Many of Oulavong’s asylum-seeking students are professionals, she said. There are accountants, nurses, attorneys and teachers, like her. But even if they wanted to practice, language barriers and a lack of work authorization prevent it. At least for now.
So every time she can she reminds them that it’s possible to make it: “Like my parents,” she tells them.
Her parents fled the war in Laos, a landlocked country bordered by China and Myanmar to the north and Vietnam to the east, in 1981, when she was 5 years old. The family arrived in Rockford where a family sponsored them, and eventually helped establish them in the country.
“My mom believed in the American dream so much that even garbage can be turned into gold,” she said with a smile, recalling how she and her mother used to go through trash cans on garbage days to look for aluminum cans to recycle. And on rainy days, they would dig for worms to sell to local fisheries.
Years later, “my mom bought her first house in cash because of the money that she made collecting cans.”
She likes to remind the asylum-seekers that the beginning may be harsh but “if you are willing to work hard, and you don’t care what kind of job you do, with dignity, you can survive here.”
Her parents, she recalled, had no education at all. They didn’t know how to read, even in their native language, and that made it much more difficult to find stability in the country, she said.
Language is empowering, she said, recalling the difficulties her family endured when arriving to the country without knowing a bit of English.
“A lot of them wanted a job and I told them they need to learn English first,” she said with a smile.
Research shows that learning English is vital to boosting asylum-seekers’ and refugees’ capacity to integrate into the new communities, as well as to pursue a better job or their previous occupation. Language is also important for better access to community resources.
And some of Oulavong’s students are learning — at least the basics for now.
There’s Karla Urbina, a mother from Nicaragua who lived at the station for nearly a month. She was one of Oulavong’s first students. Though she has been moved to a shelter in Rogers Park, she makes the nearly hourlong train and bus commute to the South Loop every so often to keep learning English with Oulavong.
“Karla is fearless,” Oulavong said. “Sometimes she translates for us,” she laughed.
Urbina, a social worker by trade in her home country, has become a part of the volunteer network that assists the families arriving at the 1st District police station, along with Brayan Lozano, an asylum-seeker from Colombia who also spent several weeks at the station.
Lozano, also a social worker and an organizer in his home country, often encourages his fellow migrants to learn English.
“That’s the next step if we really want to succeed here,” he said.

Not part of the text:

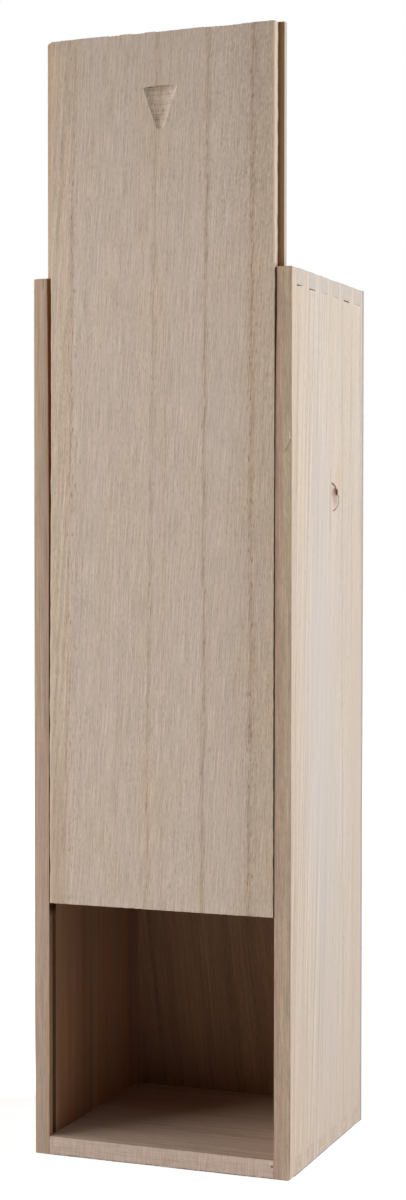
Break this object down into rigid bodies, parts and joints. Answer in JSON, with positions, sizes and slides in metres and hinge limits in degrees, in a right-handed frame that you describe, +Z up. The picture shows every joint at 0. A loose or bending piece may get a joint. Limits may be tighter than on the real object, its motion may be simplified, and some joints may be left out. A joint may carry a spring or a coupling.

Both Urbina and Lozano have stayed diligent in their learning process, often meeting with Oulavong or other volunteers one on one. Though their English is very limited, they’re now able to communicate their needs and the needs of those arriving, Oulavong said.
Even though the two have become an essential part of the volunteer team assisting new arrivals in the South Loop, they believe that their roles could be amplified if they were to master the English language, by not only assisting volunteers, but even helping city officials.
“Imaginate que podriamos lograr,” said Urbina with a grin. “Just imagine what we could accomplish”
During a lesson last week, the two joined her class at the basketball courts. After that class, Oulavong was set to leave for vacation for a little over a week. The three, once strangers, hugged when they met each other and proceeded to take out their notebooks and pencils.